- Records from a dataset:
⟨

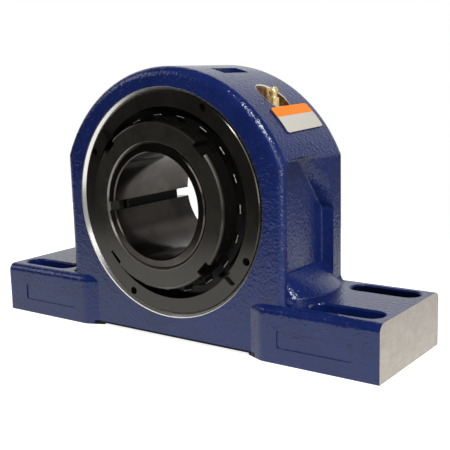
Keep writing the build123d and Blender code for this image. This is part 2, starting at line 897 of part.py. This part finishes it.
# Label plate: a rounded rectangle of thin plate bent to the arch
with BuildPart() as label_plate:
    outward = Vector(cos(radians(label_angle)), 0, sin(radians(label_angle)))
    label_top = arch_radius + label_thickness
    tangent_plane = Plane(
        origin=Vector(0, label_y, arch_centre_height) + outward * (label_top + 1),
        x_dir=(0, 1, 0),
        z_dir=outward,
    )
    with BuildSketch(tangent_plane):
        with Locations(Location((0, 0), label_turn)):
            RectangleRounded(label_width, label_height, label_corner)
    extrude(amount=-label_height / 2)
    with BuildSketch(Plane.XZ):
        with Locations((0, arch_centre_height)):
            Circle(label_top)
            Circle(arch_radius, mode=Mode.SUBTRACT)
    extrude(amount=half_width, both=True, mode=Mode.INTERSECT)
finish(label_plate, "label_plate")
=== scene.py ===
"""Looks of a pillow block bearing unit: cast blue housing, black covers, locknut and tapered sleeve."""

import json
import math

import bpy
from mathutils import Euler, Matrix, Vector

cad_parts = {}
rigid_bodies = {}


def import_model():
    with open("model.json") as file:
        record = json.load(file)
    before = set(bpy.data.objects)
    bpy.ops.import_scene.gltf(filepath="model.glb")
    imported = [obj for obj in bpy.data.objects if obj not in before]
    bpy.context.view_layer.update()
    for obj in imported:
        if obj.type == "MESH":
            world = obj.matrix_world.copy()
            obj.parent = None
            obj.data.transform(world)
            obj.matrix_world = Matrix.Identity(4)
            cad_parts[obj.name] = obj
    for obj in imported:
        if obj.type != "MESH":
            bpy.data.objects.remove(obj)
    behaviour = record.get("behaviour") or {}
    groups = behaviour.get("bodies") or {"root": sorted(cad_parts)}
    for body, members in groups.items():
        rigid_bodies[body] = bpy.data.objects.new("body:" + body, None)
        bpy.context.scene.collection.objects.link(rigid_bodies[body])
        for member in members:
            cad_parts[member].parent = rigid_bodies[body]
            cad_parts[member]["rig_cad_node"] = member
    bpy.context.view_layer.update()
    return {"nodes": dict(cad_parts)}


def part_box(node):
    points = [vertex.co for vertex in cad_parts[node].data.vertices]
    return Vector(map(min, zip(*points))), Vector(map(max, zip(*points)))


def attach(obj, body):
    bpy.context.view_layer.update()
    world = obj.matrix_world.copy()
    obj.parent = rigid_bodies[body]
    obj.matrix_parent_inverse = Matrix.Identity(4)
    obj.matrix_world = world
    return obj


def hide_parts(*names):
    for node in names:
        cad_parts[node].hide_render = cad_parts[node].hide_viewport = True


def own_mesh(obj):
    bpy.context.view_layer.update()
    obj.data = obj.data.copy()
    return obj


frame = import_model()
bpy.ops.object.select_all(action="DESELECT")

NODES = frame["nodes"]
MM = 0.001

# Where the finishes change. The base stands on z = 0, the front faces -y, and the shaft lies along y
SHAFT_HEIGHT = 98.4 * MM
ARCH_CENTRE = 88.8 * MM
BASE_END = 165.9 * MM
UNDERSIDE = 0.1 * MM
FOOT_TOP = 36.9 * MM
BODY_FOOT = 3.2 * MM
BODY_HALF_LENGTH = 74.0 * MM
SLOT_X = 134.9 * MM
SLOT_Y = 31.8 * MM
SLOT_HALF_RUN = 16.8 * MM
SLOT_RADIUS = 8.7 * MM
MASK_RADIUS = 81.7 * MM
MASK_LEFT = 0.6 * MM
MASK_DROP = 0.2 * MM
SPOTFACE_X = 64.5 * MM
SPOTFACE_RADIUS = 12.1 * MM
SPOTFACE_LOW = 164.0 * MM
SPOTFACE_RIM = 103.9 * MM
COVER_RECESS = 40.2 * MM
COVER_OPENING = 68.2 * MM
NUT_FRONT = (-52.3 * MM, -51.9 * MM)
NUT_FACE_EDGE = (50.0 * MM, 50.5 * MM)
NUT_CHAMFER_BACK = -51.2 * MM
NUT_CHAMFER_RADIUS = 45.0 * MM
TANG_TIP = (62.7 * MM, 63.0 * MM)
TANG_FRONT = (39.5 * MM, 39.9 * MM)
TANG_WEAR = 1.2 * MM
INNER_RING_BORE = 46.4 * MM
LABEL_FACE = 105.5 * MM
LABEL_BAND_FOOT = math.radians(41.5)
LABEL_BAND_SLANT = 0.35

# Skin of the casting: its greatest height, and the heights between which it grows from weaker to full
SKIN_HEIGHT = 0.4 * MM
SKIN_RISE = (30.0 * MM, 110.0 * MM)
SKIN_STRENGTH = (0.9, 1.0)

# Warm tint of the blackened steel's reflections, and the darker and lighter clouds of ground bearing steel
BLACKENED_TINT = (1.0, 0.95, 0.84, 1.0)
GROUND_STEEL = ((0.5, 0.5, 0.51, 1.0), (0.58, 0.58, 0.59, 1.0))

# Ring around the grease fitting's head
HEAD_RING_DROP = 3.0 * MM
HEAD_RING_RADIUS = 2.35 * MM
HEAD_RING_THICKNESS = 0.95 * MM
HEAD_RING_STRETCH = 2.1
HEAD_RING_SHOULDER = 0.6 * MM
HEAD_RING_TAPER = 0.94

# The fitting's valve: the ball's travel, and how close the points are that the spring's copy merges
MERGE_DISTANCE = 0.001 * MM

# Camera: place, turn and framing
CAMERA_PLACE = (0.372644, -0.483883, 0.187305)
CAMERA_TURN = (1.391493, 0.025915, 0.624925)
CAMERA_SENSOR = 36.0
CAMERA_LENS = 66.738
CAMERA_SHIFT = (0.0022, -0.0008)
CAMERA_CLIP = (0.01, 50.0)

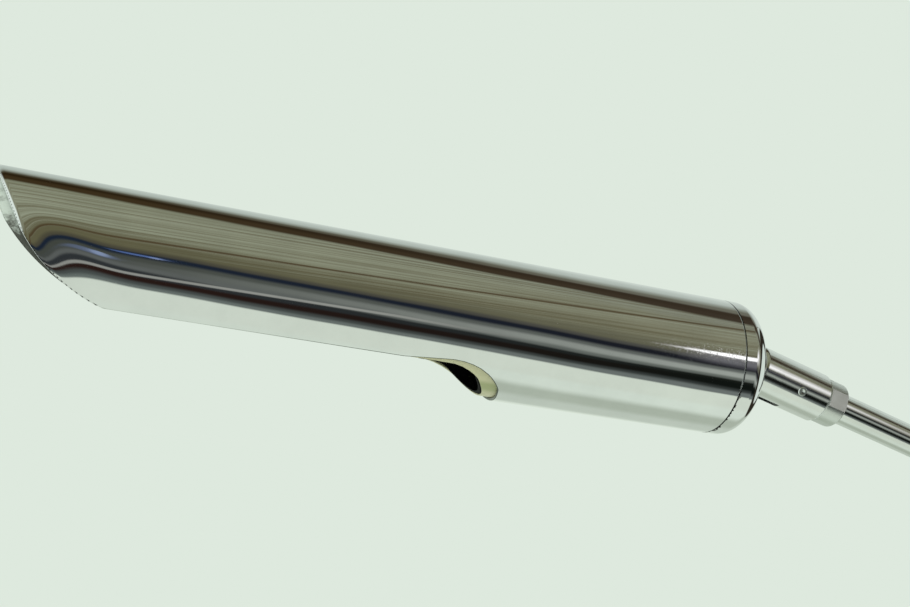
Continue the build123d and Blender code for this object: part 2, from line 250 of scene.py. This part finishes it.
def seam_marks(f):
    """Dark specks of lacquer along the lower part of the cap's front edge."""
    x, _, z = f.split()
    broken = f.noise(640.0, 1.0, 0.5)
    reach = f.range(broken, 0.5, 0.62, -0.0002, 0.0008)
    near = f.range(f.math("SUBTRACT", x, f.math("ADD", reach, 0.0003)), 0.0, 0.0001, 1.0, 0.0)
    low = f.range(z, -0.006, -0.012)
    mark = f.math("MULTIPLY", near, low)
    f.set("Base Color", f.mix(mark, f.fed("Base Color"), (0.02, 0.018, 0.012)))


def sleeve_finish():
    """Cream enamel, with a bare bright stretch towards the nose."""
    cream_tone, shade_tone = linear(206, 201, 166), linear(150, 158, 106)
    f = Finish("cream_sleeve", cream_tone, 0.4)
    x, _, z = f.split()
    shaded = f.math("ABSOLUTE", f.math("SUBTRACT", z, -0.0202))
    shaded = f.range(shaded, 0.0006, 0.0024, 0.75, 0.0, smooth=True)
    enamel = f.mix(shaded, cream_tone, shade_tone)
    mottle = f.noise(330.0, 4.0, 0.65)
    enamel = f.mix(f.range(mottle, 0.4, 0.7, 0.0, 0.25), enamel, linear(176, 172, 140))
    band = f.math("ADD", z, f.range(mottle, 0.3, 0.7, -0.003, 0.003))
    upper = f.range(band, 0.004, 0.008, smooth=True)
    bare = f.mix(upper, linear(78, 79, 73), linear(190, 198, 190))
    blotch = f.range(f.noise(380.0, 3.0, 0.6), 0.5, 0.7, 0.0, 0.6)
    bare = f.mix(blotch, bare, linear(96, 98, 92))
    f.set("Base Color", f.mix(f.range(x, -0.19, -0.215), enamel, bare))
    f.set("Roughness", f.range(mottle, 0.3, 0.7, 0.3, 0.5))
    f.bump(mottle, 4.0e-6)
    return f


# ---------------------------------------------------------------- cut tubes
def circle_through(a, b, c):
    """Centre and radius of the circle through three points."""
    rows = np.array([[b[0] - a[0], b[1] - a[1]], [c[0] - a[0], c[1] - a[1]]]) * 2
    square = [p[0] ** 2 + p[1] ** 2 for p in (a, b, c)]
    centre = np.linalg.solve(rows, [square[1] - square[0], square[2] - square[0]])
    return centre, math.dist(centre, a)


class Outline:
    """Side outline of a cut tube: the slot's closed end, the flat and the nose."""

    def __init__(self, sizes):
        self.foot = sizes["slot_foot"]
        self.bend = sizes["slot_bend"]
        self.flat = sizes["flat"]
        self.waist, self.brow = sizes["nose_bend"]
        self.slope = sizes["nose_slope"]
        self.slot_circle = circle_through(*self.bend)
        self.nose_circle = circle_through(self.flat[1], self.waist, self.brow)
        self.split = self.bend[1][0]

    def edge_height(self, reach):
        """Height of the opening's edge, between the split and the nose's foot."""
        (cx, cz), radius = self.slot_circle
        end, start = self.bend[2], self.flat[0]
        if reach <= end[0]:
            return cz + math.sqrt(radius**2 - (reach - cx) ** 2)
        if reach >= start[0]:
            return start[1]
        return end[1] + (start[1] - end[1]) * (reach - end[0]) / (start[0] - end[0])

    def slot_reach(self, height):
        """Distance of the slot's closed end, at a height below the split's."""
        top = self.bend[0]
        if height <= top[1]:
            share = (height - self.foot[1]) / (top[1] - self.foot[1])
            return self.foot[0] + share * (top[0] - self.foot[0])
        (cx, cz), radius = self.slot_circle
        return cx - math.sqrt(max(radius**2 - (height - cz) ** 2, 0.0))

    def nose_reach(self, height):
        """Distance of the nose's rim."""
        if height >= self.brow[1]:
            return self.brow[0] + self.slope * (height - self.brow[1])
        (cx, cz), radius = self.nose_circle
        return cx + math.sqrt(max(radius**2 - (height - cz) ** 2, 0.0))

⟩

- WHAT THE TASK REQUIRES: Using the data above, extract exactly the lines from the one that holds "Continue the build123d" to the one that holds "(0.02, 0.018, 0.012)))", both ends included, and no others.

- CORRECT OUTPUT:
Continue the build123d and Blender code for this object: part 2, from line 250 of scene.py. This part finishes it.
def seam_marks(f):
    """Dark specks of lacquer along the lower part of the cap's front edge."""
    x, _, z = f.split()
    broken = f.noise(640.0, 1.0, 0.5)
    reach = f.range(broken, 0.5, 0.62, -0.0002, 0.0008)
    near = f.range(f.math("SUBTRACT", x, f.math("ADD", reach, 0.0003)), 0.0, 0.0001, 1.0, 0.0)
    low = f.range(z, -0.006, -0.012)
    mark = f.math("MULTIPLY", near, low)
    f.set("Base Color", f.mix(mark, f.fed("Base Color"), (0.02, 0.018, 0.012)))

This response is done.